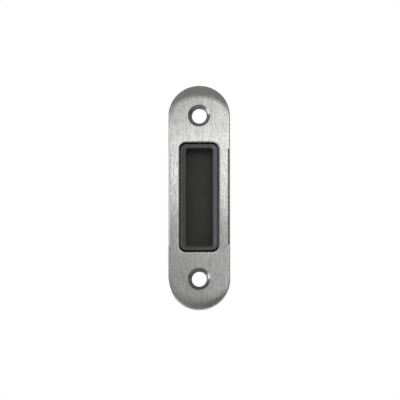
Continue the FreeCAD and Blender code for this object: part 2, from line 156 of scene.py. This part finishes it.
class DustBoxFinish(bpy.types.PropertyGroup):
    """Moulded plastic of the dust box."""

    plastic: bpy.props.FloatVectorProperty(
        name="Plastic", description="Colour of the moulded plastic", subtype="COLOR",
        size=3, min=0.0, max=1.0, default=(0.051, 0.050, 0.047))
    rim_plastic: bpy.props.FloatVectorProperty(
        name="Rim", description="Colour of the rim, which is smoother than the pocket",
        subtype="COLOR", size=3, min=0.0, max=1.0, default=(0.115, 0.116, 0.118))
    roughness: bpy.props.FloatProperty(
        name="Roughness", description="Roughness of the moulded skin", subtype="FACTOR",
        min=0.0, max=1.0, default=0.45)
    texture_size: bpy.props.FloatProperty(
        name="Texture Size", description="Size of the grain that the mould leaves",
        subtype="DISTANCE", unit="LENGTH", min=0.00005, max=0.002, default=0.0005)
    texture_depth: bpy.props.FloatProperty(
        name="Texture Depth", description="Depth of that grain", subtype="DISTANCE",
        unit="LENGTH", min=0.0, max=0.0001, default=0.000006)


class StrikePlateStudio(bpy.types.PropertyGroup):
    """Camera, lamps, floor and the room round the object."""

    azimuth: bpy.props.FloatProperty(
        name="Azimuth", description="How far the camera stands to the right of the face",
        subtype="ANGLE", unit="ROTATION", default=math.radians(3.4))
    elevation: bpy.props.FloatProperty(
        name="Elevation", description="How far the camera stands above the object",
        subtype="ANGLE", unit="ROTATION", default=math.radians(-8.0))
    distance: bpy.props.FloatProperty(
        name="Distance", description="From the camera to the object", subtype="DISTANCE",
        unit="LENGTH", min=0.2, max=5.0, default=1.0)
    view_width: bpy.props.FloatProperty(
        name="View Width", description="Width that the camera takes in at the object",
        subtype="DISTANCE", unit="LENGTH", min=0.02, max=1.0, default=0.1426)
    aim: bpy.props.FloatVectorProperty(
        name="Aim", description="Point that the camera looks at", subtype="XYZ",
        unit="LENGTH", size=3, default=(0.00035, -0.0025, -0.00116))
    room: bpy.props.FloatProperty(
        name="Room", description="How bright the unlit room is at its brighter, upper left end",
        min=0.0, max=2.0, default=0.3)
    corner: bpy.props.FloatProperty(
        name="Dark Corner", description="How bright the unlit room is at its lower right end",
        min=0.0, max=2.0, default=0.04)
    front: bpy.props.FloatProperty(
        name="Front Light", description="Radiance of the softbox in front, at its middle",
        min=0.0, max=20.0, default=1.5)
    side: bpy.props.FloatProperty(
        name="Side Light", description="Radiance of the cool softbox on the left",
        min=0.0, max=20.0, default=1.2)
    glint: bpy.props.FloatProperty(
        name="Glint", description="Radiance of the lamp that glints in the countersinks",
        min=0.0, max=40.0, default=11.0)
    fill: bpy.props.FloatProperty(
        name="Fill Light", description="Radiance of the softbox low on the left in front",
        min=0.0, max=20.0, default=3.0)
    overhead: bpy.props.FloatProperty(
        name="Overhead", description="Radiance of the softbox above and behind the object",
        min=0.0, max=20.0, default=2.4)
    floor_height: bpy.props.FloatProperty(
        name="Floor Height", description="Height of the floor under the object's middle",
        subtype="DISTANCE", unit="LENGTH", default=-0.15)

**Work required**
Starting at the first line of the material above, reproduce each line exactly up to and including the line with "plastic of the".

**The reply**
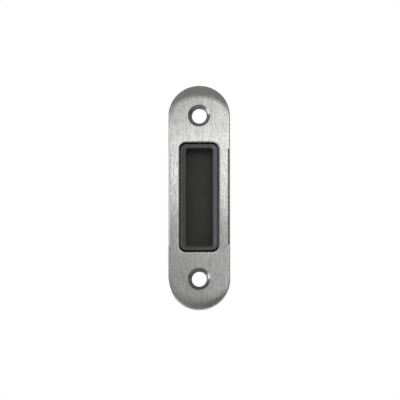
Continue the FreeCAD and Blender code for this object: part 2, from line 156 of scene.py. This part finishes it.
class DustBoxFinish(bpy.types.PropertyGroup):
    """Moulded plastic of the dust box."""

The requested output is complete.